Mungo's while Fred remains in his chair with his head in his hands
(again, IIRC). I'm not sure whether JKR is simply trying to show that
George (who is always mentioned second) is not simply Fred's follower
and faithful shadow or whether there's a deeper meaning behind the
differences. (Fred comes off as the showier twin, the ringleader, but
George is more thoughtful and somewhat "nicer." Interestingly, when
Harry gives the Twins his TWT winnings, he hands them to George, not
Fred.) Similarly but not so obviously, we have Parvati and Padma
Patil, also identical twins but in different houses. But Parvati
hasn't shown her courage since she stood up for Neville in SS/PS, and
Padma has yet to show any intellectual brilliance. They seem to be a
potential but undeveloped pairing--literal, not figurative, twins who
could also be used as foils just as Fred and George are. Or, just
once, let me say George and Fred.
There are additional tantalizing references to pairs of
brothers--Albus and Aberforth Dumbledore and Sirius and Regulus
Black--that I hope will be developed in Book 7 even though three out
of the four characters are dead. (I could also possibly add Colin and
Dennis Creevey, but I'm not sure they merit further development.)
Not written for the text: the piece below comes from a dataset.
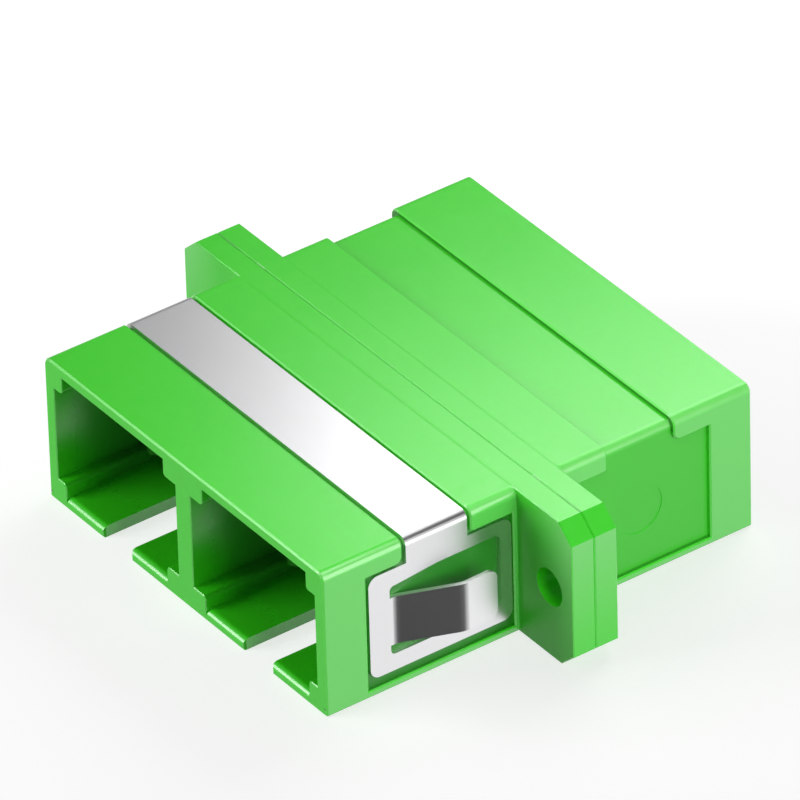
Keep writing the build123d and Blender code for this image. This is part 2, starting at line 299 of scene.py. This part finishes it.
def soft_world():
    """Even light all round; reflections see a dim room above pale surroundings with two cards."""
    world = bpy.data.worlds.new("studio")
    scene.world = world
    s = Shader(world, "Background")
    direction = s.add("ShaderNodeTexCoord").outputs["Generated"]
    height = s.axes(direction)[2]
    seen = s.spread(height, -0.15, 0.10, 1.08, 0.25, smooth=True)
    for middle, start, full, level in REFLECTED_CARDS:
        card = s.add("ShaderNodeVectorMath", {"operation": "DOT_PRODUCT"})
        s.links.new(direction, card.inputs[0])
        card.inputs[1].default_value = Vector(middle).normalized()
        seen = s.spread(card.outputs["Value"], start, full, seen, level, smooth=True)
    path = s.add("ShaderNodeLightPath")
    reflected = s.math("MAXIMUM", path.outputs["Is Glossy Ray"],
                       path.outputs["Is Transmission Ray"])
    strength = s.spread(reflected, 0.0, 1.0, 0.13, seen)
    strength = s.spread(path.outputs["Is Camera Ray"], 0.0, 1.0, strength, 0.985)
    s.put(s.surface, "Color", (1, 1, 1, 1))
    s.put(s.surface, "Strength", strength)


def soft_box(name, at, size, level, aim=(0, 0, 0.004)):
    """Square area light whose face shows the given brightness."""
    light = bpy.data.lights.new(name, "AREA")
    light.shape = "SQUARE"
    light.size = size
    light.energy = level * math.pi * size * size
    lamp = bpy.data.objects.new(name, light)
    lamp.location = at
    lamp.rotation_mode = "QUATERNION"
    lamp.rotation_quaternion = (Vector(aim) - Vector(at)).to_track_quat("-Z", "Y")
    scene.collection.objects.link(lamp)
    return lamp


def spare(lamp, thing):
    """Keeps a lamp's light off one object."""
    apart = bpy.data.collections.new("dark_to_" + lamp.name)
    apart.objects.link(thing)
    apart.collection_objects[0].light_linking.link_state = "EXCLUDE"
    lamp.light_linking.receiver_collection = apart


floor = pale_floor()
soft_world()
soft_box("rear_box", (-0.039, 0.088, 0.085), 0.09, 3.35, (-0.039, 0.088, 0))
soft_box("front_box", (-0.16, -0.29, 0.105), 0.20, 8.0)
spare(soft_box("side_box", (0.12, 0.01, 0.035), 0.10, 4.2), floor)
spare(soft_box("top_box", (0.024, -0.003, 0.055), 0.03, 4.2, (0.024, -0.003, 0)), floor)


def camera():
    """Camera at the photograph's viewing angle, without shift."""
    azimuth, elevation, roll = (math.radians(degrees) for degrees in CAMERA_DEGREES)
    back = Vector((math.sin(azimuth) * math.cos(elevation),
                   -math.cos(azimuth) * math.cos(elevation), math.sin(elevation)))
    level = Vector((math.cos(azimuth), math.sin(azimuth), 0))
    rise = back.cross(level)
    right = level * math.cos(roll) - rise * math.sin(roll)
    up = level * math.sin(roll) + rise * math.cos(roll)
    centre = Vector(CAMERA_CENTRE)
    place = centre + back * CAMERA_DISTANCE
    aim = centre + (right * AIM_PIXELS[0] + up * AIM_PIXELS[1]) / PIXELS_PER_METRE
    back = (place - aim).normalized()
    right = up.cross(back).normalized()
    up = back.cross(right)
    data = bpy.data.cameras.new("camera")
    data.sensor_width = 36
    data.lens = PIXELS_PER_METRE * CAMERA_DISTANCE / PICTURE_WIDTH * data.sensor_width
    data.clip_start = 0.01
    data.clip_end = 10
    view = bpy.data.objects.new("camera", data)
    view.rotation_mode = "QUATERNION"
    view.rotation_quaternion = Matrix((right, up, back)).transposed().to_quaternion()
    view.location = place
    scene.collection.objects.link(view)
    scene.camera = view


camera()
I've given up hope for any development of Rodolphus and Rabastan
Lestrange, who look and act differently in the Pensieve scene in GoF,
though it's not clear who is who. But I do think it's strange that
Rabastan was brought into the book at all (he's ignored in the GoF
graveyard scene but identified by name in OoP and later takes part in
the DoM fiasco. And yet he would fit nicely into the contrasting
brothers motif if JKR would only take time to tell us why she invented
him.
At any rate, you aren't the only one who's noticed "twins" or foils or
pairings in the HP books. Exactly what it means, except to reveal the
character of one by contrasting him/her with the other, I don't know.